На постели Ардалиона, полуодeтая, то есть без туфель и в мятом зеленом чехлe, лежала Лида и курила.
«О, Герман, — проговорила она, — как хорошо, что ты догадался прийти, у меня что-то с животиком. Садись ко мнe. Теперь мнe лучше, а в кинематографe было совсeм худо».
«Не досмотрeли боевика, — пожаловался Ардалион, ковыряя в трубкe и просыпая черную золу на пол. — Вот уж полчаса, как валяется. Все это дамские штучки, — здорова, как корова».
«Попроси его замолчать», — сказала Лида.
«Послушайте, — обратился я к Ардалиону, — вeдь не ошибаюсь я, вeдь у вас дeйствительно есть такой натюрморт, — трубка и двe розы?»
Он издал звук, который неразборчивые в средствах романисты изображают так: «Гм».
«Нeту. Вы что-то путаете синьор».
«Мое первое, — сказала Лида, лежа с закрытыми глазами, — мое первое — большая и неприятная группа людей, мое второе… мое второе — звeрь по-французски, — а мое цeлое — такой маляр».
«Не обращайте на нее внимания, — сказал Ардалион. — А насчет трубки и роз, — нeт, не помню, — впрочем, посмотрите сами».

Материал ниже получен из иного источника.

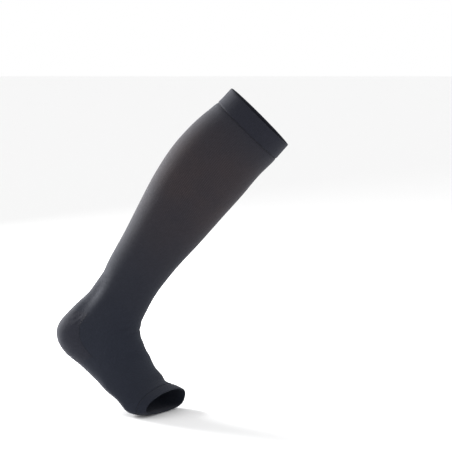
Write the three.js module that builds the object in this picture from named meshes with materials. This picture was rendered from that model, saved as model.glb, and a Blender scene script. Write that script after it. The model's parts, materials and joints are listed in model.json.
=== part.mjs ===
// A knee-high, open-toe compression stocking, worn and in mid step: the shin leans forward, the foot is
// turned outward and its heel is raised, with the ball of the foot on the ground. One circular-knitted
// tube of nylon and elastane, in five knitted stretches: top band, leg, heel pocket, foot and toe edge.
// The leg is one stretch of knit, held here as four rings: below the knee, calf, shin and ankle.
//
// Units are millimetres. +X is the way the wearer walks, +Z is up, and the outer side of the leg faces -Y.
// The origin is the middle of the top opening, where the band grips the leg under the knee.

import * as THREE from "three";

// ---- Driving sizes ----

const LEAN = 37.2; // degrees the shin leans forward from upright
const OUTWARD = 23; // degrees the leg is turned outward about the shin
const WALL = 1.5; // thickness of the compression knit
const BAND_RAISE = 0.9; // how far the doubled top band stands proud of the leg
const HEM_RAISE = 0.5; // how far the turned hem at the toe stands proud of the foot
const SEAM_GAP = 0.3; // clear space left between two knitted stretches
const AROUND = 36; // flats round the tube
const OUTLINE_STEPS = 60; // fine steps along each quarter of a section before it is divided evenly

// The knee-high tube, a row for each section, in the leg's own upright frame: x forward, z up along the
// shin. x, z: the point that the section's plane turns about. side: how far its middle is to the inner
// side. turn: degrees the plane is turned from level, 90 where it stands across the foot. skew: degrees
// it is swung towards one side. back, mid, front: places along the plane from that point of the back or
// sole, of the widest line and of the shin or instep. outer, inner: half widths. backPower, frontPower:
// roundness of the back and front halves, where 2 is an ellipse and more is squarer. crest: how far the
// instep's ridge is to the inner side. roll: degrees the section is rolled about the foot's own line.
// steps: courses to the next row.
const COLUMNS = [
  "x", "z", "side", "turn", "skew", "back", "mid", "front", "outer", "inner",
  "backPower", "frontPower", "crest", "roll", "steps",
];
const SECTION_ROWS = [
  // x, z, side, turn, skew, back, mid, front, outer, inner, backPower, frontPower, crest, roll, steps
  [0, 0, 0, -7, 3.5, -53, -2, 52, 52, 52, 2, 2, 0, 0, 3],
  [0, -25, 0, -6, 3.5, -56, -4, 50, 53, 52, 2, 2, 0, 0, 3],
  [0, -60, 0, -2, 1.5, -65, -11, 45, 55, 55, 2, 2, 0, 0, 4],
  [0, -98, 0, 0, 0, -69, -14, 43, 55, 56, 2, 2, 0, 0, 4],
  [0, -145, 0, 0, 0, -67, -14, 39.5, 51, 52, 2, 2, 0, 0, 4],
  [0, -192, 0, 0, 0, -59.5, -11, 36, 44, 44, 1.9, 2, 0, 0, 4],
  [0, -240, 0, 0, 0, -51.5, -8, 32.5, 36, 36, 1.8, 2, 0, 0, 4],
  [0, -280, 0, 0, 0, -46, -4, 33, 31, 31, 1.8, 2, 0, 0, 3],
  [77, -305, 0, 0, 0, -118.5, -77, -40, 31, 31, 1.8, 2, 0, 0, 3],
  [77, -305, 0, 13, 0, -121, -77, -39, 33, 33, 1.9, 2, 0, 0, 3],
  [77, -305, 0, 26, 0, -137, -77, -39, 34, 34, 2.1, 2, 0, 0, 3],
  [77, -305, 0, 37, 0, -154, -77, -39, 34, 34, 2.2, 2, 0, 0, 3],
  [77, -305, 0, 46, 0, -150, -77, -38, 34, 34, 2.3, 2, 0, 2, 3],
  [77, -305, 1, 60, 0, -126, -77, -38, 34, 34, 2.5, 2, 2, 5, 3],
  [77, -305, 3, 75, 0, -113, -81, -40, 35, 35, 2.8, 2, 4, 9, 3],
  [77, -305, 6, 90, 1, -106.5, -91, -43.5, 38, 39, 3, 2, 6, 13, 3],
  [92, -408.5, 8, 90, 3, 0, 14, 49, 42, 43, 3, 2, 7, 15, 2],
  [105, -409, 10, 97, 4.5, 0, 13, 46.5, 45, 46, 3, 2.1, 8, 16, 2],
  [116, -408.5, 10, 103, 6, 0, 12, 41, 46, 47, 3, 2.1, 10, 16, 2],
  [129, -401.5, 9, 105, 7.5, 0, 11, 36.5, 46, 47, 3, 2.1, 12, 16, 2],
  [140, -392.5, 7, 102, 8, 0, 10, 30, 45, 47, 3, 2.2, 12, 16, 0],
];
const BAND_SEAM = 1; // row at the seam under the top band
const KNEE_END = 3; // row where the leg's first ring, under the knee, meets the calf's
const CALF_END = 4; // row where the calf's ring meets the shin's
const SHIN_END = 6; // row where the shin's ring meets the ankle's
const HEEL_START = 10; // row where the heel pocket starts, at the end of the leg
const HEEL_END = 13; // row where the heel pocket ends on the sole
const HEM_SEAM = 19; // row at the seam behind the toe edge
const HEEL_FLATS = 14; // flats of the tube, centred on the back, that the heel pocket takes

const KNIT_FINISH = { roughness: 0.82, metalness: 0 };
const SHADES = {
  top_band: 0x2a2c35, below_knee: 0x31303a, calf: 0x32303a, shin: 0x30303a,
  ankle: 0x2e2f3a, heel: 0x35343f, foot: 0x292c38, toe_edge: 0x272a35,
};

// ---- Sections ----

const radians = THREE.MathUtils.degToRad;
const rows = SECTION_ROWS.map((row) => Object.fromEntries(COLUMNS.map((name, i) => [name, row[i]])));

/** Place in the leg's frame of the point at `along` and `across` on a section's plane. */
function onPlane(section, along, across) {
  const turn = radians(section.turn);
  const roll = radians(section.roll);
  const skew = radians(section.skew);
  const rise = along - section.mid;
  const reach = section.mid + rise * Math.cos(roll) + across * Math.sin(roll);
  const sideways = across * Math.cos(roll) - rise * Math.sin(roll);
  const forward = sideways * Math.sin(skew);
  return new THREE.Vector3(
    section.x + reach * Math.cos(turn) + forward * Math.sin(turn),
    section.side + sideways * Math.cos(skew),
    section.z + reach * Math.sin(turn) - forward * Math.cos(turn),
  );
}

/** Distance down the tube of each row, measured along the line of widest points. */
const stations = [0];
for (let i = 1; i < rows.length; i += 1) {
  const before = onPlane(rows[i - 1], rows[i - 1].mid, 0);
  stations.push(stations[i - 1] + before.distanceTo(onPlane(rows[i], rows[i].mid, 0)));
}

/** Slope of a column at a row, from its neighbours, weighted towards the nearer one. */
function slope(column, i) {
  const rise = (a, b) => (rows[b][column] - rows[a][column]) / (stations[b] - stations[a]);
  if (i === 0) return rise(0, 1);
  if (i === rows.length - 1) return rise(i - 1, i);
  const before = stations[i] - stations[i - 1];
  const after = stations[i + 1] - stations[i];
  return (rise(i - 1, i) * after + rise(i, i + 1) * before) / (before + after);
}

/** The section at a place down the tube, counted in rows, on a smooth curve through each column. */
function sectionAt(place) {
  const i = Math.min(Math.floor(place), rows.length - 2);
  const t = place - i;
  const span = stations[i + 1] - stations[i];
  const section = {};
  for (const column of COLUMNS) {
    const start = rows[i][column];
    const end = rows[i + 1][column];
    section[column] =
      start * (2 * t ** 3 - 3 * t ** 2 + 1) + end * (3 * t ** 2 - 2 * t ** 3) +
      span * (slope(column, i) * (t ** 3 - 2 * t ** 2 + t) + slope(column, i + 1) * (t ** 3 - t ** 2));
  }
  return section;
}

/** Half of a section's outline, from the middle of the back to the middle of the front, on one side. */
function halfOutline(section, side) {
  const width = side < 0 ? section.outer : section.inner;
  const points = [];
  const quarter = (end, power, k) => {
    const angle = (k / OUTLINE_STEPS) * (Math.PI / 2);
    const along = section.mid + (end - section.mid) * Math.cos(angle) ** (2 / power);
    const ridge = end === section.front ? section.crest * Math.cos(angle) ** (4 / power) : 0;
    points.push(onPlane(section, along, side * width * Math.sin(angle) ** (2 / power) + ridge));
  };
  for (let k = 0; k < OUTLINE_STEPS; k += 1) quarter(section.back, section.backPower, k);
  for (let k = OUTLINE_STEPS; k >= 0; k -= 1) quarter(section.front, section.frontPower, k);
  return points;
}

/** The point at an even share, 0 to 1, of the length of a line of points. */
function pointAtShare(points, share) {
  const lengths = [0];
  for (let k = 1; k < points.length; k += 1) {
    lengths.push(lengths[k - 1] + points[k].distanceTo(points[k - 1]));
  }
  const wanted = share * lengths.at(-1);
  const k = Math.max(1, lengths.findIndex((length) => length >= wanted));
  const part = (wanted - lengths[k - 1]) / (lengths[k] - lengths[k - 1]);
  return points[k - 1].clone().lerp(points[k], part);
}

/**
 * The outer face of the stocking. `place` is counted in rows down the tube; `around` runs from -0.5 to 0.5,
 * with 0 at the middle of the back or sole, the outer side negative and the front at both ends.
 */
function face(place, around) {
  const turn = around - Math.round(around);
  return pointAtShare(halfOutline(sectionAt(place), turn < 0 ? -1 : 1), Math.abs(turn) * 2);
}

const PROBE = 0.004; // small step used to measure slopes on the face

/** How the face runs at a place: its point, outward normal, and how far apart courses and wales lie. */
function faceFrame(place, around) {
  const low = Math.max(0, place - PROBE);
  const high = Math.min(rows.length - 1.001, place + PROBE);
  const down = face(high, around).sub(face(low, around)).divideScalar(high - low);
  const across = face(place, around + PROBE).sub(face(place, around - PROBE));
  across.divideScalar(2 * PROBE);
  const normal = new THREE.Vector3().crossVectors(down, across);
  const area = normal.length();
  normal.normalize();
  return {
    point: face(place, around),
    normal,
    perPlace: area / across.length(),
    perAround: area / down.length(),
  };
}

// ---- Knitted stretches ----

/** Places of the courses down the whole tube. */
const courses = rows.slice(0, -1).flatMap((row, i) => (
  Array.from({ length: row.steps }, (_, k) => i + k / row.steps)
));
courses.push(rows.length - 1);

/** Whether the cell from flat `flat` to the next is on the stretch of the back that the heel takes. */
const onHeelFlats = (flat) => Math.abs(flat + 0.5 - AROUND / 2) < HEEL_FLATS / 2;

/**
 * One knitted stretch as a closed wall. `holds(place, flat)` says which cells of the tube belong to it, and
 * `raise` is how far its outer side stands proud. Its edges are drawn back by half the seam gap.
 */
function knit(name, holds, raise = 0) {
  const last = courses.length - 1;
  const middle = (course) => (courses[course] + courses[course + 1]) / 2;
  const included = (course, flat) => (
    course >= 0 && course < last && holds(middle(course), (flat + AROUND) % AROUND)
  );
  const positions = [];
  const numbers = new Map();

  const vertex = (course, flat, inner) => {
    const wrapped = (flat + AROUND) % AROUND;
    const key = `${course}/${wrapped}/${inner}`;
    if (!numbers.has(key)) {
      let place = courses[course];
      let around = wrapped / AROUND - 0.5;
      let pullDown = 0;
      let pullAcross = 0;
      for (const [cellDown, cellAcross] of [[-1, -1], [-1, 0], [0, -1], [0, 0]]) {
        if (!included(course + cellDown, wrapped + cellAcross)) continue;
        pullDown += cellDown + 0.5;
        pullAcross += cellAcross + 0.5;
      }
      const frame = faceFrame(place, around);
      const rim = course === 0 || course === last;
      if (!rim) place += (Math.sign(pullDown) * SEAM_GAP) / 2 / frame.perPlace;
      around += (Math.sign(pullAcross) * SEAM_GAP) / 2 / frame.perAround;
      const { point, normal } = faceFrame(place, around);
      point.addScaledVector(normal, inner ? -WALL : raise);
      numbers.set(key, positions.length / 3);
      positions.push(point.x, point.y, point.z);
    }
    return numbers.get(key);
  };

  const triangles = [];
  const quad = (a, b, c, d) => triangles.push(a, b, c, a, c, d);
  for (let course = 0; course < last; course += 1) {
    for (let flat = 0; flat < AROUND; flat += 1) {
      if (!included(course, flat)) continue;
      const corners = [[course, flat], [course + 1, flat], [course + 1, flat + 1], [course, flat + 1]];
      const neighbours = [[course, flat - 1], [course + 1, flat], [course, flat + 1], [course - 1, flat]];
      const outer = corners.map(([c, f]) => vertex(c, f, false));
      const inner = corners.map(([c, f]) => vertex(c, f, true));
      quad(...outer);
      quad(...inner.reverse());
      inner.reverse();
      neighbours.forEach(([c, f], edge) => {
        const next = (edge + 1) % 4;
        if (!included(c, f)) quad(outer[next], outer[edge], inner[edge], inner[next]);
      });
    }
  }

  const geometry = new THREE.BufferGeometry();
  geometry.setAttribute("position", new THREE.Float32BufferAttribute(positions, 3));
  geometry.setIndex(triangles);
  geometry.computeVertexNormals();
  const finish = new THREE.MeshStandardMaterial({ ...KNIT_FINISH, color: SHADES[name] });
  const mesh = new THREE.Mesh(geometry, finish);
  mesh.name = name;
  return mesh;
}

const between = (start, end) => (place) => place > start && place < end;
const heelCells = (place, flat) => between(HEEL_START, HEEL_END)(place) && onHeelFlats(flat);
const footCells = (place, flat) => between(HEEL_START, HEM_SEAM)(place) && !heelCells(place, flat);

const stocking = new THREE.Group();
stocking.add(
  knit("top_band", between(0, BAND_SEAM), BAND_RAISE),
  knit("below_knee", between(BAND_SEAM, KNEE_END)),
  knit("calf", between(KNEE_END, CALF_END)),
  knit("shin", between(CALF_END, SHIN_END)),
  knit("ankle", between(SHIN_END, HEEL_START)),
  knit("heel", heelCells),
  knit("foot", footCells),
  knit("toe_edge", between(HEM_SEAM, rows.length - 1), HEM_RAISE),
);
stocking.rotation.set(0, radians(LEAN), -radians(OUTWARD), "YZX");

export default stocking;
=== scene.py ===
import json
import math

import bpy
import bmesh
import numpy as np
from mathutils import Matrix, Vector
from mathutils.bvhtree import BVHTree

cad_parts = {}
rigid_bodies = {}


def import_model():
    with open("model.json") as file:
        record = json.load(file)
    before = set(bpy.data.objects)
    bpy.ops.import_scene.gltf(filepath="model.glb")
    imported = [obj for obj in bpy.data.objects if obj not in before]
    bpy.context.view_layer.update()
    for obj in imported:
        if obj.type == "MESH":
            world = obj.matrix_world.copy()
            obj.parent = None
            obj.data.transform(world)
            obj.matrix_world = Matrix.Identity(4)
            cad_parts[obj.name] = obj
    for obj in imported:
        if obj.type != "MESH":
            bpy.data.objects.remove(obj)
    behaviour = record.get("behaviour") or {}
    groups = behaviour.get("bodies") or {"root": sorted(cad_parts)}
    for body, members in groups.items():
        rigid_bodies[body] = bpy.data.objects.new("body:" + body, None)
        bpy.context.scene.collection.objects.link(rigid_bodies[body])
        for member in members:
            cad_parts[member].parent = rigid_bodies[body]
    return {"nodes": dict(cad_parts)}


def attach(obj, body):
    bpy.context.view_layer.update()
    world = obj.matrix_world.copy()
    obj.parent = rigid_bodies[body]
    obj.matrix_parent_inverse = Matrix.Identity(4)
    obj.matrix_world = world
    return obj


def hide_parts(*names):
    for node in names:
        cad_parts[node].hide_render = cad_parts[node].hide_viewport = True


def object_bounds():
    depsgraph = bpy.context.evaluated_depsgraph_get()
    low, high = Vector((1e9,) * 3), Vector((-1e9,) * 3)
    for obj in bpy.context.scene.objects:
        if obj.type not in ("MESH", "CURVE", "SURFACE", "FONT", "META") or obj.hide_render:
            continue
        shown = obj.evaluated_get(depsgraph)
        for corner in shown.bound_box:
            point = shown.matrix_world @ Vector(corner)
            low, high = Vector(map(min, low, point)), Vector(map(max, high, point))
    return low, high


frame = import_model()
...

Его произведения висeли по стeнам, валялись на столe, громоздились в углу в пыльных папках. Все вообще было покрыто сeрым пушком пыли. Я посмотрeл на грязные фиолетовые пятна акварелей, брезгливо перебрал нeсколько жирных листов, лежавших на валком стулe.
«Во-первых „орда“ пишется через „о“, — сказал Ардалион. — Изволили спутать с арбой».